The staleness decision is the interesting one. I initially assumed you'd want the trace to detect drift -- compare file mtimes, check git log, flag sections that might be stale. But that's solving a problem that doesn't exist yet. If architecture changed enough to invalidate a trace, the developer knows. --update when you need it, not automatic churn.
Commands vs. Skills: The Invocation Design Space
Building /trace required understanding a distinction I hadn't thought carefully about: the difference between slash commands and skills in the Claude Code ecosystem.
---
description: Cache codebase understanding as a trace file
argument-hint: [name] [--update] [--list]
allowed-tools: Bash(git:*), Read, Write, Task
---A slash command is a single markdown file. The user types /trace and the prompt fires. A skill is a directory with a SKILL.md and supporting files -- invoked automatically when Claude recognizes a matching situation.
The distinction maps to a general design principle: explicit invocation for expensive operations, automatic invocation for ambient capabilities. You don't want Claude auto-running a ten-minute codebase exploration every time you open a session. You want to choose when to pay that cost. But you do want it to automatically load an existing trace when it's relevant.
This meant /trace (the generator) is a command, but trace-loading (the consumer) lives in CLAUDE.md as a behavioral instruction: "Before exploring unfamiliar code, check .traces/ first."

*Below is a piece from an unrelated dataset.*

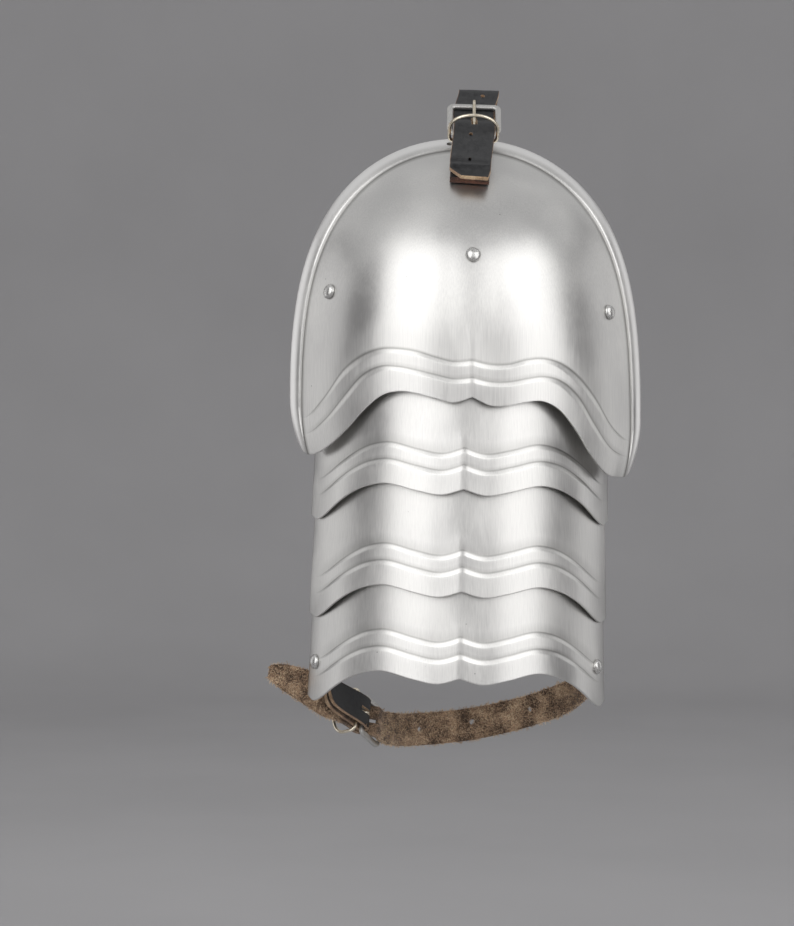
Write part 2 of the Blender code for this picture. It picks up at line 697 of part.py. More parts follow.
def add_keeper_ring(name, frame, length):
    """A D-shaped wire ring: a straight back, then a round front. Its matrix has the back along X."""
    points = []
    half_width = RING_WIDTH / 2
    corner = RING_CORNER
    for x_sign in (1, -1):
        for i in range(3):
            angle = math.pi / 2 * (i / 2)
            x = half_width - corner + corner * (math.sin(angle) if x_sign < 0 else math.cos(angle))
            y = corner - corner * (math.cos(angle) if x_sign < 0 else math.sin(angle))
            points.append((x_sign * x, y))
    arc_start = length * 0.5
    steps = 10
    for i in range(steps + 1):
        angle = math.pi - math.pi * i / steps
        points.append((half_width * math.cos(angle), arc_start + (length - arc_start) * math.sin(angle)))
    return add_wire(name, [frame @ Vector((x, y, 0.0)) for x, y in points], RING_WIRE, closed=True, sides=1)


def top_line(y, z):
    """A point on the top strap's plane, which leans as it comes down."""
    return Vector((TOP_STRAP_LEAN * z, y, z))


def on_plate(up, rise, half_width):
    """A station of the top strap's line that lies flat over or under the top of the shoulder plate."""
    level = PLATE_CUSP_Z + PLATE_SPRING_RISE + PLATE_ARCH_RISE * up
    across = (TOP_STRAP_LEAN * level - PLATE_CENTRE_X) / PLATE_HALF_WIDTH
    normal = outward_at(arch_point, across, up)
    side = Vector((1.0, 0.0, -TOP_STRAP_LEAN))
    side = (side - normal * side.dot(normal)).normalized()
    return arch_point(across, up) + normal * rise, side, half_width


def build_top_fastening():
    """The strap's loop with its buckle, chape and keeper ring, and the rivet that holds them."""
    half = TOP_STRAP_WIDTH / 2
    side = Vector((1.0, 0.0, -TOP_BUCKLE_LEAN)).normalized()
    leaning = Vector((1.0, 0.0, -TOP_STRAP_LEAN)).normalized()
    frame = frame_matrix(top_line(*TOP_HINGE_BAR), side, Vector((0.0, *TOP_BUCKLE_RISE)))
    bar = frame.translation
    way = frame.to_3x3() @ Vector((0.0, 1.0, 0.0))
    stack = 2 * GAP + CHAPE_THICKNESS + GAP / 2
    leaf = (CHAPE_THICKNESS + GAP) / 2
    fold = BAR_CORNER + 2 * GAP + CHAPE_THICKNESS / 2
    narrow = half - 2 * GAP
    path = [on_plate(CHAPE_RIVET + shift, stack, narrow) for shift in (-0.035, 0.0, 0.045)]
    foot = path[-1][0]
    face = frame.to_3x3() @ Vector((0.0, 0.0, GAP * 3))
    path += [(foot.lerp(bar, 0.35) + face, leaning, narrow), (bar - way * CHAPE_STRAIGHT, side, narrow),
             (bar, side, narrow)]
    chape = add_ribbon("top_buckle_chape", folded_stations(smooth_stations(path, 9), leaf, fold),
                       CHAPE_THICKNESS)
    head = stack + CHAPE_THICKNESS + GAP / 2 + FLUSH_RIVET_HEIGHT + TOP_STRAP_SAG + STRAP_THICKNESS / 2
    below = -STEEL - GAP - STRAP_THICKNESS / 2 - TOP_STRAP_SAG
    route = [on_plate(up, below, half) for up in (CHAPE_RIVET - 0.06, CHAPE_RIVET, 0.85, 0.90)]
    route += [(top_line(y, z), side, half) for y, z in TOP_LOOP_ROUTE]
    route += [(point, side, half) for point in through_buckle(frame, TOP_BUCKLE_LENGTH)]
    route += [(top_line(y, z), leaning, half) for y, z in TOP_FRONT_ROUTE]
    route += [on_plate(CHAPE_RIVET, head, half), on_plate(CHAPE_RIVET - 0.055, head, half)]
    stations = smooth_stations(route, 3 * (len(route) - 1))
    tip, tip_side, _ = stations[-1]
    stations[-1] = (tip + tip_side * half * 0.15, tip_side, half * TOP_TIP_SHARE)
    strap = add_ribbon("top_strap", stations, STRAP_THICKNESS)
    add_buckle("top_buckle", frame, TOP_STRAP_WIDTH, TOP_BUCKLE_LENGTH, chape, strap)
    seat = on_plate(CHAPE_RIVET, 0.0, half)[0]
    normal = (on_plate(CHAPE_RIVET, stack, half)[0] - seat).normalized()
    rise = stack + CHAPE_THICKNESS + GAP / 2
    grip = rise + STEEL + 3 * GAP + STRAP_THICKNESS + TOP_STRAP_SAG
    add_rivet("top_strap_rivet", seat + normal * rise, normal, FLUSH_RIVET_RADIUS, FLUSH_RIVET_HEIGHT, grip, 1)
    back = top_line(*TOP_RING_BACK)
    front = top_line(*TOP_RING_FRONT)
    add_keeper_ring("top_keeper_ring", frame_matrix(back, side, front - back), (front - back).length)
    within = seat - normal * DRILL_DEPTH / 8
    return {"shoulder_plate": (seat, normal), "chape": (chape, within, normal), "strap": (strap, within, normal)}


def in_lame(across, down, inset):
    """A place inside the lowest lame, with the inset from its outer face."""
    return lame_point(len(LAME_NAMES) - 1, across, down, inset=inset)


def build_arm_fastening():
    """The chape with its buckle and ring at the front, and the strap round from the back rivet."""
    half = ARM_STRAP_WIDTH / 2
    side = Vector(ARM_BAR_SIDE).normalized()
    frame = frame_matrix(Vector(ARM_HINGE_BAR), side, Vector(ARM_BUCKLE_WAY))
    bar = frame.translation
    face = frame.to_3x3() @ Vector((0.0, 0.0, 1.0))
    way = frame.to_3x3() @ Vector((0.0, 1.0, 0.0))
    stack = STEEL + GAP + CHAPE_THICKNESS + GAP / 2 + ARM_SAG
    leaf = (CHAPE_THICKNESS + GAP) / 2
    fold = BAR_CORNER + 2 * GAP + CHAPE_THICKNESS / 2
    across, down = ARM_RIVETS["front"]
    seat = in_lame(across, down, stack)
    level = (in_lame(across - 0.02, down, stack) - in_lame(across + 0.02, down, stack)).normalized()
    wall = level * math.cos(ARM_CHAPE_SLANT) + Vector((0.0, 0.0, math.sin(ARM_CHAPE_SLANT)))
    run = level * math.sin(ARM_CHAPE_SLANT) - Vector((0.0, 0.0, math.cos(ARM_CHAPE_SLANT)))
    narrow = half - 2 * GAP
    path = [(seat + run * step * half, wall, narrow) for step in (-0.75, 0.0, 0.75)]
    path += [(Vector(ARM_CHAPE_BEND), wall.lerp(side, 0.7), narrow), (bar - way * CHAPE_STRAIGHT, side, narrow),
             (bar, side, narrow)]
    chape = add_ribbon("arm_buckle_chape", folded_stations(smooth_stations(path, 10), leaf, fold),
                       CHAPE_THICKNESS)
    upright = Vector((0.0, 0.0, 1.0))
    inset = STEEL + 2 * GAP + STRAP_THICKNESS / 2
    across, down = ARM_RIVETS["back"]
    rising = (in_lame(across, down - 0.05, inset) - in_lame(across, down + 0.05, inset)).normalized()
    route = [(in_lame(a, down, inset), rising, half) for a in (across - 0.11, across, 1.0)]
    route += [(Vector(point), upright, half) for point in ARM_STRAP_ROUTE]
    route += [(point, side, half) for point in through_buckle(frame, ARM_BUCKLE_LENGTH)]
    route.append((frame @ Vector(ARM_END_BEND), side, half))
    end_side = Vector(ARM_END_SIDE).normalized()
    route += [(Vector(point), end_side, half * share) for point, share in ARM_END_ROUTE]
    strap = add_ribbon("arm_strap", smooth_stations(route, 2 * (len(route) - 1)), STRAP_THICKNESS)
    add_buckle("arm_buckle", frame, ARM_STRAP_WIDTH, ARM_BUCKLE_LENGTH, chape, strap)
    add_keeper_ring("arm_keeper_ring", frame_matrix(bar - way * ARM_RING_PLACE, side, face), ARM_RING_LENGTH)
    seats = {}
    held = (("front", chape, 2 * CHAPE_THICKNESS + GAP + ARM_SAG), ("back", strap, STRAP_THICKNESS))
    for name, piece, thickness in held:
        across, down = ARM_RIVETS[name]
        normal = outward_at(lambda a, d: in_lame(a, d, 0.0), across, down)
        centre = in_lame(across, down, 0.0)
        add_rivet("arm_rivet_" + name, centre, normal, DOME_RIVET_RADIUS, DOME_RIVET_HEIGHT,
                  STEEL + thickness + 4 * GAP)
        seats[name] = (piece, centre, normal)
    return seats


def main():
    for old in list(bpy.data.objects):
        bpy.data.objects.remove(old)
    bpy.context.scene.collection.children.link(parts)
    bpy.context.scene.collection.children.link(cutters)
    plates = {"shoulder_plate": build_shoulder_plate()}
    for index, name in enumerate(LAME_NAMES):
        plates[name] = build_lame(index)
    hangers = {place: build_hanger(place) for place in SHOULDER_RIVETS}
    holes = {name: [] for name in plates}
    for name, (plate, centre, normal) in rivet_seats().items():
        place = name.rsplit("_", 1)[1]
        on_shoulder = plate == "shoulder_plate"
        radius = DOME_RIVET_RADIUS if on_shoulder else FLUSH_RIVET_RADIUS
        height = DOME_RIVET_HEIGHT if on_shoulder else FLUSH_RIVET_HEIGHT
        grip = STEEL + HANGER_THICKNESS + 2 * GAP + (RIDGE_RISE + GAP if place == "centre" else 0.0)
        add_rivet(name, centre, normal, radius, height, grip, 3 if on_shoulder else 1)
        holes[plate].append((centre, normal))
        holes.setdefault(place, []).append((centre, normal))
    arm = build_arm_fastening()
    for piece, centre, normal in arm.values():
        drill(piece, [(centre, normal)])
        holes["lower_lame"].append((centre, normal))
    top = build_top_fastening()
    holes["shoulder_plate"].append(top["shoulder_plate"])
    holes["shoulder_plate"].append((arch_point(*RIM_HOLE), outward_at(arch_point, *RIM_HOLE)))
    for piece, centre, normal in (top["chape"], top["strap"]):
        drill(piece, [(centre, normal)])
    for name, plate in plates.items():
        drill(plate, holes[name])
    for place, hanger in hangers.items():
        drill(hanger, holes[place])


main()
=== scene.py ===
"""The left pauldron's looks: steel plates, rivets, leathers and buckles, each where the part has it.

X runs from the wearer's front to the back, Y from the outer face towards the neck, and Z up. The origin is
the middle of the top strap's loop. Sizes are in metres, and colours are sRGB hex values.
"""

import logging
import math
import random
from dataclasses import dataclass, field
from enum import Enum
from typing import Any, Callable, Dict, List, Optional, Sequence, Tuple

import bmesh
import bpy
from bmesh.types import BMesh, BMVert
from bpy.types import Material, Node, NodeSocket, NodeTree, Object
from mathutils import Matrix, Vector, noise


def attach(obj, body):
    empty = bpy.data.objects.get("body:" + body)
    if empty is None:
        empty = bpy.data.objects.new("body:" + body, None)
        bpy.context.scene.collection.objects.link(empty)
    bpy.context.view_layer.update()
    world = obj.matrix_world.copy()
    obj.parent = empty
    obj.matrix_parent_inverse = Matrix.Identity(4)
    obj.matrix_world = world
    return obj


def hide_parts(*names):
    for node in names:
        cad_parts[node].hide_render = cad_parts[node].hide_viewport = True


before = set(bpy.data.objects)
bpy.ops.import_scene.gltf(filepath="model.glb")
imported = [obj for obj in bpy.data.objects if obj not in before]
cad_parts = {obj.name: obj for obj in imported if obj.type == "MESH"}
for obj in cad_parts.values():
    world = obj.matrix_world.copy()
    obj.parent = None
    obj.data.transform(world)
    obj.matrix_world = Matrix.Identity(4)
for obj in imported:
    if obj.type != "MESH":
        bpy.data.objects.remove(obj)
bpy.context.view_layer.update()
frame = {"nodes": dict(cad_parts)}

LOG = logging.getLogger("pauldron")
UP = Vector((0.0, 0.0, 1.0))
MILLIMETRE = 0.001

# Sheet, leather and clearances, as in the part
STEEL = 0.0012
GAP = 0.0003
HANGER_THICKNESS = 0.0020
STRAP_THICKNESS = 0.0024
CHAPE_THICKNESS = 0.0018

# The middle cusp of the shoulder plate and the steps down from it to each lame's cusp
PLATE_CUSP_Z = -0.1733
LAME_PITCHES = (0.0509, 0.0564, 0.0480)
LAME_NAMES = ("upper_lame", "middle_lame", "lower_lame")

# Lower edge and flutes of the shoulder plate, as shares of its half width and of its spring rise
EDGE_COLUMNS = ("across", "front_edge", "back_edge", "lower_flute_above", "upper_flute_above")
PLATE_EDGE_ROWS = (
    (0.00, 0.00, 0.00, 0.48, 0.89),
    (0.10, -0.13, -0.20, 0.58, 0.99),
    (0.20, -0.03, -0.20, 0.58, 1.00),
    (0.30, 0.09, -0.11, 0.57, 1.02),
    (0.40, 0.15, -0.09, 0.60, 1.03),
    (0.50, 0.06, -0.30, 0.70, 1.12),
    (0.60, -0.27, -0.78, 0.82, 1.29),
    (0.70, -0.72, -1.39, 0.79, 1.40),
    (0.80, -1.11, -1.82, 0.66, 1.18),
    (0.90, -1.34, -1.91, 0.54, 0.94),
    (0.96, -1.28, -1.84, 0.50, 0.86),
    (1.00, -1.02, -1.58, 0.44, 0.76),
)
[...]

The Devlog Problem: Categories Kill Chronology
With /trace working, I realized sessions needed a symmetric tool -- something to capture what happened, not just what the codebase looks like. I wrote /devlog.
The first draft organized output into rolled-up categories: Problem, Approaches Considered, What Didn't Work, Solution, Key Learnings. Clean taxonomy. Terrible for recall.
The feedback was immediate: "less rolling up into categories, more linear as it happened." Categories strip the causal chain. You lose the moment where fixing the health check revealed the fetch failure, because those get sorted into different buckets. Chronological headers preserve causation:
## Starting Point
{what we had, what we wanted}
## {First thing we tried}
{actual output/error}
{what this told us}
## {Next thing that happened}
...
## Where We Landed
{what shipped, what changed}Headers reflect what actually happened, not generic labels. "Health Check Passes But Fetches Fail" tells you more than "Problem #2." This is the same insight that makes git commit messages better as narratives than as categories -- the sequence is the explanation.
The Meta-Pattern
Building tools to cache understanding taught me something about the understanding itself. The trace command works because architectural knowledge has a specific shape: it's spatial (components and their relationships), hierarchical (layers of abstraction), and surprisingly stable (the database schema changes less often than the API handlers).
That shape determines the format. Mermaid diagrams aren't a stylistic choice -- they're the natural encoding for spatial-hierarchical knowledge. Prose is better for decisions and trade-offs. Code blocks are better for interface contracts. A good trace uses all three, each where it fits.
The /devlog command works because session knowledge has a different shape: it's temporal, causal, and volatile. You need the sequence to understand why things ended up where they did. Strip the sequence and you have a FAQ. Keep it and you have a story that future-you can actually follow.
| Tool | Knowledge shape | Format | Invocation |
|---|---|---|---|
/trace | Spatial, hierarchical, stable | Mermaid + prose + interfaces | Explicit (expensive to generate) |
/devlog | Temporal, causal, volatile | Chronological narrative | Explicit (captures session context) |
| CLAUDE.md | Declarative, prescriptive | Instructions + conventions | Automatic (always loaded) |
Three tools, three knowledge shapes, three invocation patterns. The design followed from the shape of what each one caches -- not from the storage mechanism, which is just markdown files in every case. The real design problem was never "where to put the file." It was understanding what kind of knowledge you're trying to preserve.